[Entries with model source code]
— Start —

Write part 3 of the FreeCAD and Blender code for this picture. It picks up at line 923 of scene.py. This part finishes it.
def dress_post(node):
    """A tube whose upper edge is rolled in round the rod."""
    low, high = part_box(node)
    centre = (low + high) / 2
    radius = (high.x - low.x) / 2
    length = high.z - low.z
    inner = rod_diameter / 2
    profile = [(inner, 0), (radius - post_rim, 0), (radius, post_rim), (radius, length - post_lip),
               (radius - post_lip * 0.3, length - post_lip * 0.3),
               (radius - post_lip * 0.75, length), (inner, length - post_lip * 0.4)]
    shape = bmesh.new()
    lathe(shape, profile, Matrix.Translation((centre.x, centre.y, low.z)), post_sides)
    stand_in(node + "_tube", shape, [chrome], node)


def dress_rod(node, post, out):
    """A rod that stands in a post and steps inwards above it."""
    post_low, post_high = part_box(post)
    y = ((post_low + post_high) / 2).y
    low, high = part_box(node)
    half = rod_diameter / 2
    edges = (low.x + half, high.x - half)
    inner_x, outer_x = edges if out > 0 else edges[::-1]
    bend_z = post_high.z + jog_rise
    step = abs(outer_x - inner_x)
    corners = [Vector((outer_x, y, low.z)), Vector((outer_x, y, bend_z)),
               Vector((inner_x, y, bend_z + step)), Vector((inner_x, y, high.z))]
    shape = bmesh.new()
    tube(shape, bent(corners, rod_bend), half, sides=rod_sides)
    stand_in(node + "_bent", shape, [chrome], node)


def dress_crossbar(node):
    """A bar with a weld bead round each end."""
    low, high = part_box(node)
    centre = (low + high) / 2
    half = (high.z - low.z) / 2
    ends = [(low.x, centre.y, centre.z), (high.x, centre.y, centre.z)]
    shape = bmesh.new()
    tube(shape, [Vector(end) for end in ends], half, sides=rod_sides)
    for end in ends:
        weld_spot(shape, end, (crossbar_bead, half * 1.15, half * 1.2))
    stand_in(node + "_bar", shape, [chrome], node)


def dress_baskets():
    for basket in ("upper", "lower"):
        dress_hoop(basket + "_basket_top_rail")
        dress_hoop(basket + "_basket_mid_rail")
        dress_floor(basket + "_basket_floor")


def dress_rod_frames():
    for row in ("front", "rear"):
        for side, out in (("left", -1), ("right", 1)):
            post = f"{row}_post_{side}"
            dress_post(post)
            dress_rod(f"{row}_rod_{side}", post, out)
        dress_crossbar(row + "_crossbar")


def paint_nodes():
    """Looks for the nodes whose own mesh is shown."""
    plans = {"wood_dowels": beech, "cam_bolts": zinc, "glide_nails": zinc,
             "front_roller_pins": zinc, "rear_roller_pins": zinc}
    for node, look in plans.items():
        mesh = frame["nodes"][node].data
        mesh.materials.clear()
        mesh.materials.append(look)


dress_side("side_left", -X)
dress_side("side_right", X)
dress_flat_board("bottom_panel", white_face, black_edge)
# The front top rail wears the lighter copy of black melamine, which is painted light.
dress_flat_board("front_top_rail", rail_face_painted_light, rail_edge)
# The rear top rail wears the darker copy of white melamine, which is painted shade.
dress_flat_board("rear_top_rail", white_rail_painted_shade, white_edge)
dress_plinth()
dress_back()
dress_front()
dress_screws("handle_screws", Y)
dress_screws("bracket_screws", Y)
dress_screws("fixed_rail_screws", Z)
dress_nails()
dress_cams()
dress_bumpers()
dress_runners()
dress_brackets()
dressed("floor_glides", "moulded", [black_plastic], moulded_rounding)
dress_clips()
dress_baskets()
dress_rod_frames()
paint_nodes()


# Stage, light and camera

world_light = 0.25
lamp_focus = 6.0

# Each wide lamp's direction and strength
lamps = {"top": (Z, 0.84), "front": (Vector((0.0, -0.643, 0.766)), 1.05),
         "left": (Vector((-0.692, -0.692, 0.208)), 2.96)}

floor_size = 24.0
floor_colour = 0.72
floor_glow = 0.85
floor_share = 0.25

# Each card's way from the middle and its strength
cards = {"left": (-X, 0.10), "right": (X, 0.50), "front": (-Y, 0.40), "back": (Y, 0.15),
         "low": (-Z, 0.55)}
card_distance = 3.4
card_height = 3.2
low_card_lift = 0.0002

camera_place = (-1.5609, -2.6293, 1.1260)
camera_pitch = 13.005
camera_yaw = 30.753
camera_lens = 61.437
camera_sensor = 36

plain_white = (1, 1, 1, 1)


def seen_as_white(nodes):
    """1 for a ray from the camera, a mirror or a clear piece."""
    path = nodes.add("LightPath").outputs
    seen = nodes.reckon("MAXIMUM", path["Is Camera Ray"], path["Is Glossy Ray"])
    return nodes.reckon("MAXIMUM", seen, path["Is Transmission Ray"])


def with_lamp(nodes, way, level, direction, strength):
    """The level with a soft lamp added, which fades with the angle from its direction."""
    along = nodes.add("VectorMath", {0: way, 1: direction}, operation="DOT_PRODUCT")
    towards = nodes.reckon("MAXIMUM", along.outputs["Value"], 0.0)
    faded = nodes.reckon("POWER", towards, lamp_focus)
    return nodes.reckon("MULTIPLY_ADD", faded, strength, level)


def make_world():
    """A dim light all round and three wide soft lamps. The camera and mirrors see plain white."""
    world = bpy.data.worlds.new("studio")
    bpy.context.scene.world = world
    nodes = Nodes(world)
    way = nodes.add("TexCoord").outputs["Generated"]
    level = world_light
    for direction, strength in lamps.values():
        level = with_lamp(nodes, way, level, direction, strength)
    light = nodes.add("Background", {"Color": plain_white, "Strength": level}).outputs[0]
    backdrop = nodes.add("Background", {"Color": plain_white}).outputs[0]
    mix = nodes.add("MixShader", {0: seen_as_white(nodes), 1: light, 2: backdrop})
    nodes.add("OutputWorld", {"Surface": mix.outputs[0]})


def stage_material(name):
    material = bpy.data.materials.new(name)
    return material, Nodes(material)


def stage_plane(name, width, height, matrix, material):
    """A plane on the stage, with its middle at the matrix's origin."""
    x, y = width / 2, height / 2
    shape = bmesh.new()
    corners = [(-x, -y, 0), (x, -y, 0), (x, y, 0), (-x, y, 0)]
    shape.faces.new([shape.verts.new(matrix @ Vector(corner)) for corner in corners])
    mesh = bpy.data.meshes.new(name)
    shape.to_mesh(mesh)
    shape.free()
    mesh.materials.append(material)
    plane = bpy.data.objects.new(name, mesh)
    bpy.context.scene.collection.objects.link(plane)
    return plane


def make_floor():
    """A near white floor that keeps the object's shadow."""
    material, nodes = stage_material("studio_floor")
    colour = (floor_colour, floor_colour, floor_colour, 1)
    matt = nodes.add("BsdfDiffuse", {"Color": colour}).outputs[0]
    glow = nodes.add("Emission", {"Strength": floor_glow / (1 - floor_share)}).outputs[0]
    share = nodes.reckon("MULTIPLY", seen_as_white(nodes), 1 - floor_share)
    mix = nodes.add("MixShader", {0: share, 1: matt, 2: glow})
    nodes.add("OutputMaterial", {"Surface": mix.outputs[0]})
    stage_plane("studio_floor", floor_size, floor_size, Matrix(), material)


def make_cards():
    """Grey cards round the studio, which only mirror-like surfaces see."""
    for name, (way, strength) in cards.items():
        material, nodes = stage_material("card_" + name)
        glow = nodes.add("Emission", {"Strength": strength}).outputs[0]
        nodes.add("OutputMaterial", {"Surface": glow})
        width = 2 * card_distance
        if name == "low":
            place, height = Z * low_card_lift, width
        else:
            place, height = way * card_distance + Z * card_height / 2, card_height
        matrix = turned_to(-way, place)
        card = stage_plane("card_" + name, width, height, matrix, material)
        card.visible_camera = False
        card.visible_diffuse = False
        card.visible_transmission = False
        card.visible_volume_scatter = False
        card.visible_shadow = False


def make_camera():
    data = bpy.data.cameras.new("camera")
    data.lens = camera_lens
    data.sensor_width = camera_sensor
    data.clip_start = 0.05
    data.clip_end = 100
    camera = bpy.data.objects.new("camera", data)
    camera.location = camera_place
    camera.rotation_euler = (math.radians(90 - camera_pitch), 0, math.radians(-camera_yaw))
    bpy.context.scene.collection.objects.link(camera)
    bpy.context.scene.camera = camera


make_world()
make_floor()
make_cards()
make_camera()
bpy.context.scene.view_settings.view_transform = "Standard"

— End —
— Start —

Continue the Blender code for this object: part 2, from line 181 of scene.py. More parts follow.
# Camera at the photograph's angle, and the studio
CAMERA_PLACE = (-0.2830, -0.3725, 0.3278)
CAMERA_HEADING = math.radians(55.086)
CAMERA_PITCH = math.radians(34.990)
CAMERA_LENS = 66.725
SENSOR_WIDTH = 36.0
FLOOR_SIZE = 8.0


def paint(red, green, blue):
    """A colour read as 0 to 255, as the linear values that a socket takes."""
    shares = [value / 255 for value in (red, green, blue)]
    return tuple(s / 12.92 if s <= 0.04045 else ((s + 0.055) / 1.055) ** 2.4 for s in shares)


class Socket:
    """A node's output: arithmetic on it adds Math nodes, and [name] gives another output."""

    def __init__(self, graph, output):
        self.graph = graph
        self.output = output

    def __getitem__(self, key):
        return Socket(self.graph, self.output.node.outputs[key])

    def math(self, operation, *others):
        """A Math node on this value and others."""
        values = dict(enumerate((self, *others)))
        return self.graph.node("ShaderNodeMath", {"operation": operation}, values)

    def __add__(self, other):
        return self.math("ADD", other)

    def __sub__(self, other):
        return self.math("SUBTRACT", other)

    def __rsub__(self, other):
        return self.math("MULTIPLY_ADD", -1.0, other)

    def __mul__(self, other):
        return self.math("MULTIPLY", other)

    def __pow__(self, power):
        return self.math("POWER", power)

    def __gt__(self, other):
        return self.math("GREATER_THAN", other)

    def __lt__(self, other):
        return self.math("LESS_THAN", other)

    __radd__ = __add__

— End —

WORK TO COMPLETE
Report how many lines in the records hold the word "scene", giving the number and nothing else.

COMPLETE OUTPUT
7